1961 was when a pro-FLN demonstration was violently suppressed, with historians still debating to this day the exact figures. "Massacre or not?" is now the debate.
1962, rue de Charonne, was an anti-OAS demonstration.
More and more people mix up the two or prefer to commemorate only one of them, i.e the last one, specially for the French left.

PS: back in 1976, one of the last Alain Delon classics dealt with the whole Vél d'Hiv' case, https://en.wikipedia.org/wiki/Monsieur_Klein. Not a great success, but now seen as his last masterpiece.

Maladict

Quote from: Sheilbh on February 11, 2021, 08:14:58 AM

Interesting.

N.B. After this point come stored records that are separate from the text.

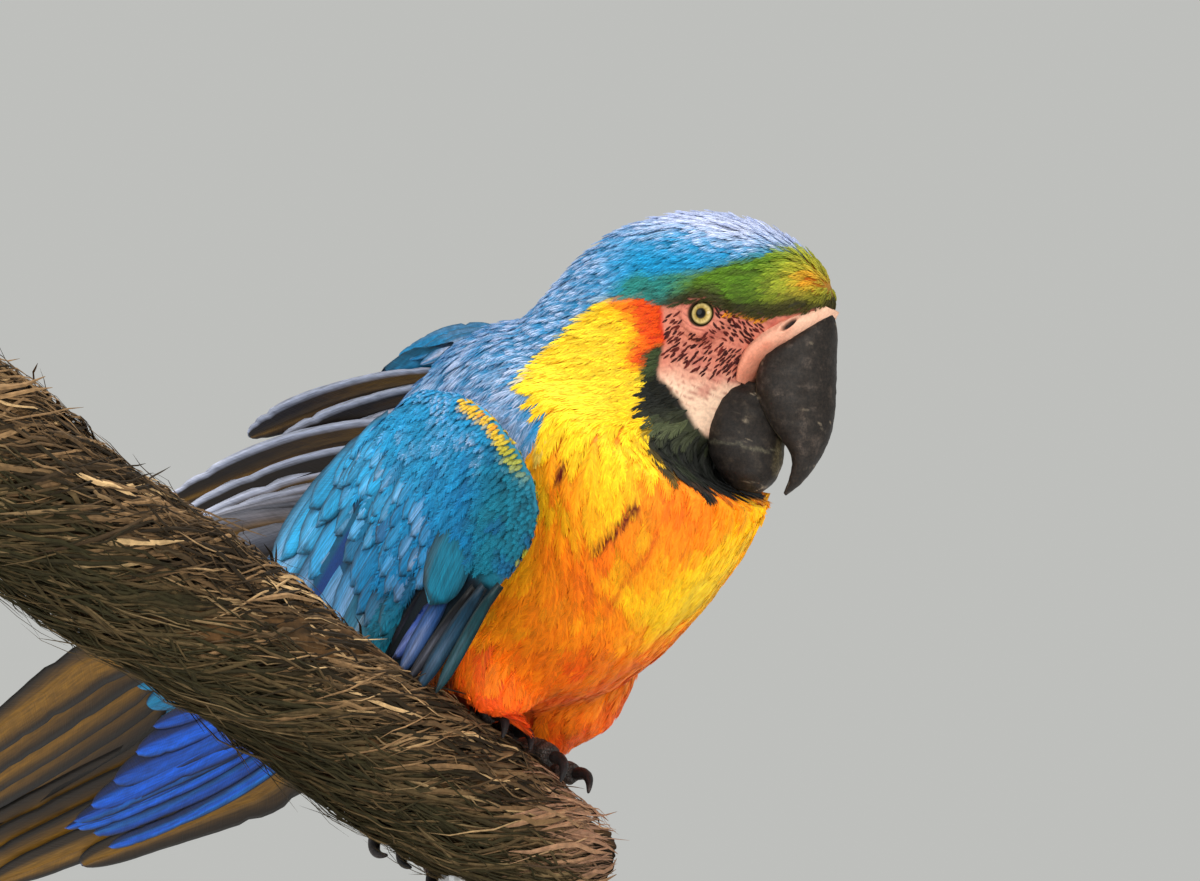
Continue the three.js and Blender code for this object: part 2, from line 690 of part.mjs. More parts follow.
const perchInPlace = perchClearance.clone().translate(...BIRD_AT);
add(macaw, "stand_base", roundedPlate(BASE_SIZE), wood);
for (const rod of rods) {
  add(macaw, `stand_rod_${rod.name}`, cut(upright(rod), perchInPlace), steel);
  add(macaw, `stand_collar_${rod.name}`, collar(rod), steel);
}

export default macaw;
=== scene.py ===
# %% [markdown]
# # A blue-and-yellow macaw on a length of thick rope
# A life-size model of the bird, gripping a short piece of fibrous rope on a display stand. The packed
# solids give every size and place, and this script dresses them: one skin under a coat of separate
# feathers, long quill feathers on the wings and tail, a horny bill, bare face, scaly feet, and a perch of
# coarse fibre.

import itertools
import json
import math

import bpy
import numpy as np
from mathutils import Matrix, Vector
from mathutils.bvhtree import BVHTree
from mathutils.kdtree import KDTree

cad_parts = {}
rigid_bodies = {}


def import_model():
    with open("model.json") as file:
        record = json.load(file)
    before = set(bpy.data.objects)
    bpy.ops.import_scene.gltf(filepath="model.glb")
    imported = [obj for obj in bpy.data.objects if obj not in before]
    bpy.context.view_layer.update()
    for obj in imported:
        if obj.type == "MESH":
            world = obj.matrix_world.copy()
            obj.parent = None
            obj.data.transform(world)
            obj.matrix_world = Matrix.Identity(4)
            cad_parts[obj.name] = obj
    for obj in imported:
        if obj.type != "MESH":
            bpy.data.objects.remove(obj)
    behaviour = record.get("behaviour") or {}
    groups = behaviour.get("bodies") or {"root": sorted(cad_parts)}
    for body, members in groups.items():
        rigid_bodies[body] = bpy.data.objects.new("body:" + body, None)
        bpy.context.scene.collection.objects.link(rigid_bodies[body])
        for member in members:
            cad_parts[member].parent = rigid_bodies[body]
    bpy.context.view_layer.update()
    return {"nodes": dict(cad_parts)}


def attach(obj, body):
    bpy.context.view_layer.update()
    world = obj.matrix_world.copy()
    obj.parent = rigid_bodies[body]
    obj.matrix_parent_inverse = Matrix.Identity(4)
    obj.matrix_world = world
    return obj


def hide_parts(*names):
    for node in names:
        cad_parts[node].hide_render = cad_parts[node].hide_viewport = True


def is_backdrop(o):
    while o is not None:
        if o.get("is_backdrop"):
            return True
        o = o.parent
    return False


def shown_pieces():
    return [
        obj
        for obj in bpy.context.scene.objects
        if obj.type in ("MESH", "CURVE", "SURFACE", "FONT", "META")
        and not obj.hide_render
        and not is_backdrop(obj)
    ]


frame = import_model()
nodes = frame["nodes"]

# %% [markdown]
# ## One set of measures The bird is laid out in millimetres round the root of its neck: it heads along +X,
# its left is +Y. `row()` turns its measures into the scene's metres.

# %% Measures
BIRD_AT = np.array((60.0, 150.0, 345.0))  # the root of the neck, above the middle of the base
HEAD_AT = np.array((49.0, 20.0, 42.5))  # midway between the eyes
HEAD_YAW, HEAD_PITCH = math.radians(30), math.radians(10)
EYE_RADIUS, EYE_AT = 6.6, 20.6
PERCH_RADIUS, PERCH_SWELL, PERCH_SLOPE = 27.0, 5.5, math.radians(27.5)
PERCH_UNDER_FEET = np.array((-50.0, 0.0, -150.5))
PERCH_ENDS = (-28 / math.cos(PERCH_SLOPE), 345 / math.cos(PERCH_SLOPE))
TAIL_ROOT = np.array((-182.0, 0.0, -72.0))
TAIL_LENGTH, TAIL_DROP, TAIL_ROLL = 470.0, math.radians(15), math.radians(34)

head_forward = np.array((math.cos(HEAD_YAW), math.sin(HEAD_YAW), 0)) * math.cos(HEAD_PITCH)
head_forward[2] = -math.sin(HEAD_PITCH)
head_left = np.array((-math.sin(HEAD_YAW), math.cos(HEAD_YAW), 0.0))
head_up = np.cross(head_forward, head_left)


def row(points):
    """Millimetres round the neck to metres in the scene."""
    return (np.asarray(points) + BIRD_AT) * 0.001


def from_row(points):
    return np.asarray(points) * 1000 - BIRD_AT


def on_head(forward, left, up):
    """A place on the head, from the point midway between the eyes."""
    parts = np.stack(np.broadcast_arrays(forward, left, up), -1)
    return HEAD_AT + parts @ np.array((head_forward, head_left, head_up))


def in_head(points):
    """How far forward, left and up of that point each place is."""
    return np.moveaxis((points - HEAD_AT) @ np.array((head_forward, head_left, head_up)).T, -1, 0)


def unit(v):
    return v / np.maximum(np.linalg.norm(v, axis=-1, keepdims=True), 1e-9)


def ease(value, start, end):
    """Runs smoothly from 0 at start to 1 at end."""
    t = np.clip((np.asarray(value, float) - start) / (end - start), 0, 1)
    return t * t * (3 - 2 * t)


def blend(a, b, share):
    return a + (b - a) * np.asarray(share)[..., None]


def through(keys, t):
    """Values that run smoothly through evenly spaced keys."""
    keys = np.asarray(keys, float)
    last = len(keys) - 1
    at = np.clip(np.asarray(t, float), 0, 1) * last
    i = np.minimum(at.astype(int), last - 1)
    k = (at - i).reshape(at.shape + (1,) * (keys.ndim - 1))
    a, b, c, d = (keys[np.clip(i + n, 0, last)] for n in (-1, 0, 1, 2))
    return b + ((c - a) * k + (2 * a - 5 * b + 4 * c - d) * k**2 + (3 * b - a - 3 * c + d) * k**3) / 2


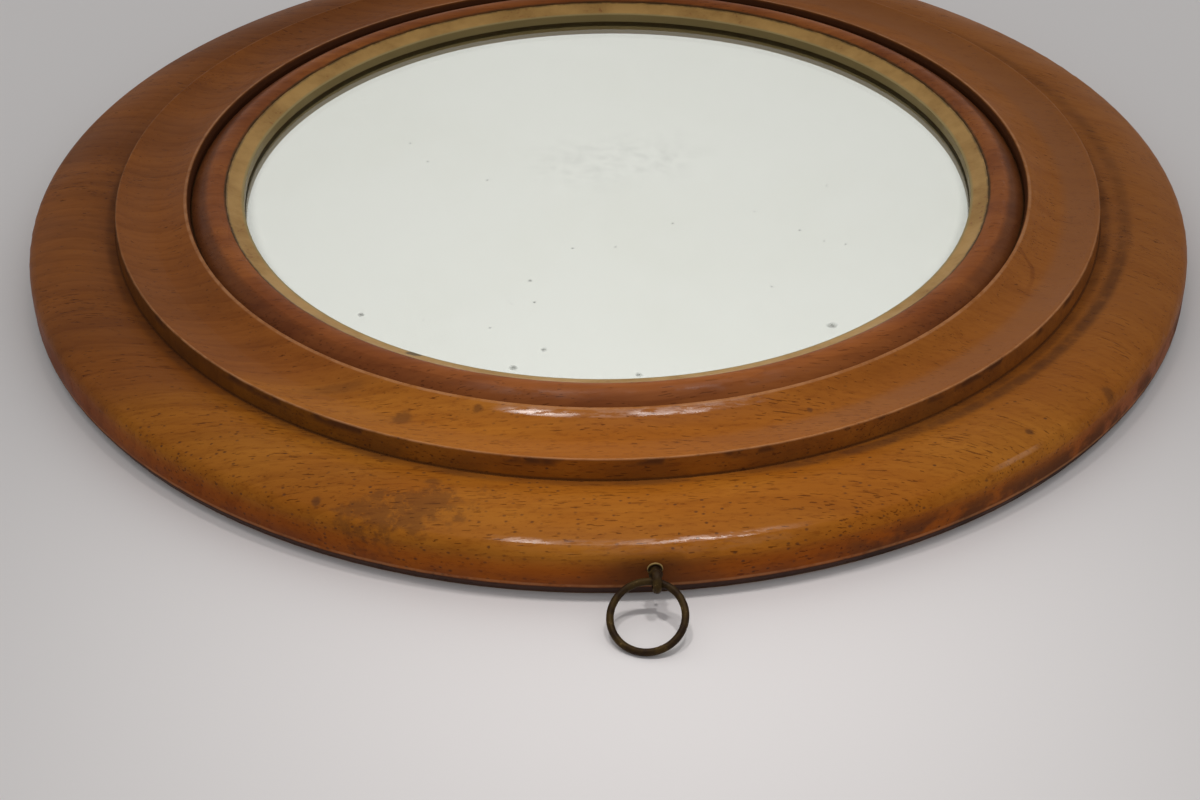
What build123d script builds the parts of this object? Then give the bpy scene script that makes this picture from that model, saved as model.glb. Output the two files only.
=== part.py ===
from build123d import *
import math
import os

# Round wall mirror, in millimetres. The back lies in the plane z = 0, the mirror faces +Z,
# the origin is the centre of the back, and the screw eye stands out of the rim along -Y.

# Outer frame: radii and heights of its turned profile, from the rim inwards
RIM_R = 190.0
BACK_ARRIS_R = 188.6
BACK_BEVEL_Z = 2.8
RIM_SIDE = (189.6, 11.5)
RIM_SHOULDER = (187.0, 15.0)
DOME_END = (170.0, 17.0)
STEP_BASE = (161.8, 15.5)
STEP_TOP = (161.1, 22.3)
COVE_FLOOR = (150.0, 19.2)
COVE_END = (141.6, 21.2)
SHOULDER_TOP = (138.5, 22.3)
BEAD_SEAT_R = 137.8
BEAD_SEAT_Z = 17.25
LIP_R = 127.6
REBATE_R = 133.0
ARRIS_ROUND = 0.35

# Sight bead: the separate turned ring in the front recess
BEAD_OUTER_R = 137.7
BEAD_INNER_R = 126.1
BEAD_EDGE_Z = 18.4
BEAD_SLOPE_TOP = (131.9, 22.3)
BEAD_INNER_Z = 21.4

# Gilt slip: flange under the bead, hollow face, thin sight edge
SLIP_FLANGE_R = 127.5
SLIP_FACE_R = 126.0
SLIP_FACE_Z = 21.2
SLIP_SIGHT_R = 120.5
SLIP_SIGHT_Z = 18.7
SLIP_HOLLOW = 0.25

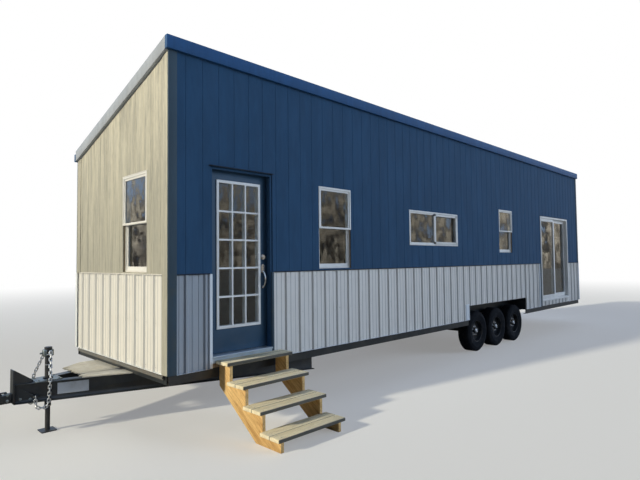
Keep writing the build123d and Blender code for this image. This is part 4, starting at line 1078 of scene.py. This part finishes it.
def deckPly(name, low, high, bottom, top, chance):
    middle, bites = (low.y + high.y) / 2, deck["bites"]
    bpy.ops.mesh.primitive_grid_add(
        x_subdivisions=3, y_subdivisions=deck["teeth"], size=1,
        location=((low.x + high.x) / 2, middle, bottom),
    )
    ply = newPiece(name, (high.x - low.x, high.y - low.y, 1))
    first, last = deck["far"][1][1], deck["near"][1][1]
    rows = sorted((v.co.y, v.index) for v in ply.data.vertices if v.co.x < low.x + 0.001)
    for number, (y, index) in enumerate(rows):
        place = min(max((middle + first - y) / (first - last), 0), 0.999) * (len(bites) - 1)
        before = int(place)
        bite = bites[before] + (bites[before + 1] - bites[before]) * (place - before)
        draw = chance.random()
        torn = deck["shred"] * (0.25 + 0.75 * draw) if number % 2 else deck["short"] * draw
        pick(ply, "VERT", lambda v: v.index == index)
        bpy.ops.transform.translate(value=(0.0005 + bite + torn, 0, 0))
    for (startAhead, startOut), (endAhead, endOut) in (deck["near"], deck["far"]):
        side = 1 if startOut > 0 else -1
        outward = (-abs(startOut - endOut), side * (endAhead - startAhead), 0)
        cut((bowX - startAhead, middle + startOut, 0), outward, drop=True)
    bpy.ops.mesh.select_all(action="SELECT")
    bpy.ops.mesh.extrude_region_move(TRANSFORM_OT_translate={"value": (0, 0, top - bottom)})
    fixNormals(ply)
    return ply


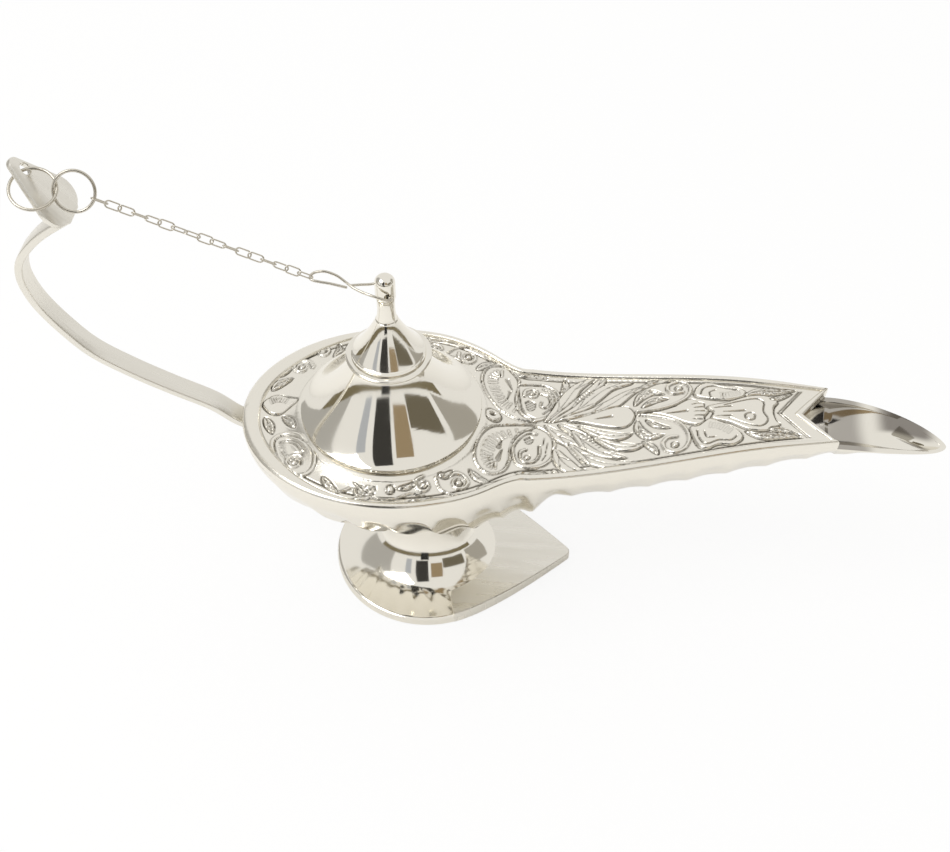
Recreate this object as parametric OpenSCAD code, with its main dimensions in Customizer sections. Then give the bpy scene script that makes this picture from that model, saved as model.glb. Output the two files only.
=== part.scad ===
// Genie oil lamp: a cast bowl with a long spout, an engraved top plate, a teardrop foot,
// a strap handle with a thumb leaf, and a lid tethered by rings, a chain and a wire hook.
// Millimetres. Z is up, +X runs from the handle to the spout, and Z = 0 is the table.

/* [Reservoir and plate] */
// Height of the top plate beside the lid, above the table
plate_z = 67; // [62:0.5:72]
// Distance from the lid's axis back to the rim
rim_back = 45; // [41:0.5:46]
// Largest half width of the rim
rim_half_w = 37.2; // [35:0.2:40]
// How far in front of the lid's axis the rim is widest
rim_mid_x = 0.5; // [0:0.5:4]
// Half width of the tongue where it leaves the round part
tongue_root_w = 23; // [21:0.5:25]
// Half width of the tongue at its notched end
tongue_end_w = 11; // [9:0.2:13]
// Distance from the lid's axis to the corners of the notch
tongue_end_x = 130.5; // [124:0.5:136]
// Depth of the V notch
notch_depth = 9; // [6:0.5:12]
// How far the plate dips in front of the lid
plate_dip = 1.7; // [0:0.1:3]
// How far the notched end stands above the plate beside the lid
plate_rise = 7.2; // [4:0.2:10]
// How far the plate swells up to the lid seat
crown_h = 2.6; // [1:0.1:4]
// Thickness of the plate
plate_t = 1.6; // [1:0.1:2.2]
// Width of the raised rim
rim_w = 2.4; // [1.6:0.1:3.2]
// Extra width of the rim at the back, behind the lid
rim_back_w = 3; // [1:0.2:4]
// Height of the raised rim over the plate
rim_h = 0.8; // [0.3:0.1:1.2]
// Depth of the rim's outer skirt below the plate
skirt_h = 3; // [2.4:0.1:4]

/* [Bowl and spout lip] */
// Height of the bowl's flat underside above the table
bowl_base_z = 29.5; // [26:0.5:33]
// Wall of the bowl
bowl_wall = 1.8; // [1.4:0.1:2.4]
// Radial step from the rim in to the bowl's edge
bowl_step = 0.5; // [0.2:0.1:1]
// Where the deep reservoir ends and the spout starts
reservoir_end_x = 47; // [44:0.5:52]
// Length of the open lip beyond the notch corners
lip_len = 36; // [30:0.5:42]
// How far the lip's tip droops below the bowl's edge
lip_droop = 8; // [4:0.5:11]
// Distance between the ridges of the fluted underside
flute_pitch = 11.5; // [9:0.5:14]
// Depth of the flutes
flute_depth = 1.3; // [0.6:0.1:1.8]

/* [Foot] */
// How far the foot's centre lies in front of the lid's axis
foot_x = 9.9; // [6:0.1:13]
// Radius of the foot's round base
foot_r = 30.8; // [28:0.2:34]
// Radius of the foot's neck under the bowl
foot_neck_r = 9; // [8:0.2:11]
// Distance from the foot's centre to its point
foot_point = 47.8; // [45:0.5:54]
// Radius of the foot's blunt point
foot_point_r = 1.6; // [1:0.1:3]
// Height of the foot's rim
foot_rim_h = 3.4; // [2.6:0.1:5]
// Wall of the foot
foot_wall = 2.2; // [1.8:0.1:3]
// Diameter of the stud that holds the foot
stud_d = 5; // [4:0.5:6]
// Clearance round the stud
stud_gap = 0.25; // [0.15:0.05:0.4]
// Across the flats of the foot nut
foot_nut_af = 8; // [7:0.5:10]
// Thickness of the foot nut
foot_nut_t = 4; // [3:0.5:5]
// Outer radius of the foot washer
foot_washer_r = 6; // [5.2:0.1:6.6]
// Thickness of the foot washer
foot_washer_t = 1; // [0.6:0.1:1.4]

/* [Lid] */
// Radius of the lid's base
lid_r = 27; // [25:0.2:28.6]
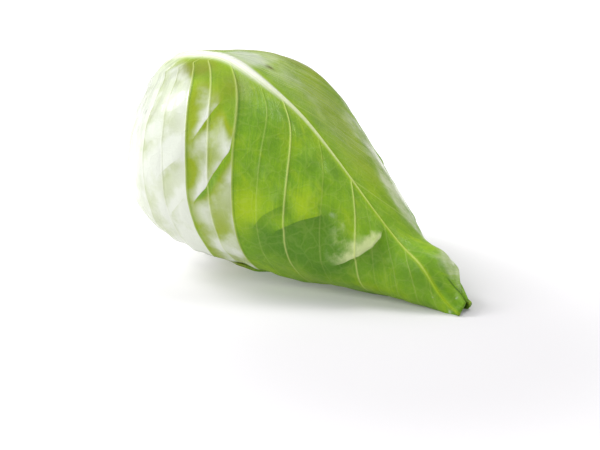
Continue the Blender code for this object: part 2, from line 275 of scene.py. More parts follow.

I suppose I associate the Western European recognition/acknowledgement as starting with sort of the 1968 generation and then Chirac's recognition of the role of the French state in the Vel' d'Hiv round-up (which was, of course, echoed when the same location was used to hold Algerian protesters in 1962 and Maurice Papon who had participated in the round-up of Jews was, by that point, the Prefect of Police in Paris).

Edit: Out of interest have there been official acknowledgements by the Dutch government?


To be clear, none of it is contested, it's just that a lot of (mostly older) people prefer not to confront these ghosts of the past.

The city of Amsterdam sent returning Jewish survivors tax bills for 1940-1945 (plus interest, of course). Formal apologies were finally made in 2015, and some other cities are following suit now.
The PM apologized, unexpectedly, on behalf of the Dutch government on Holocaust remembrance day in 2020. It had been talked about for decades, but saying sorry seems to be very hard for politicians. The king then more or less apologized for the lack of support for the Jews from the royal family, on Liberation Day last May.

I don't really think it's the young people that are driving this, they don't seem to care about the war in any way. It's people our age, not (in)directly damaged by wartime trauma like the boomers were, but old enough to have known the people that lived through it.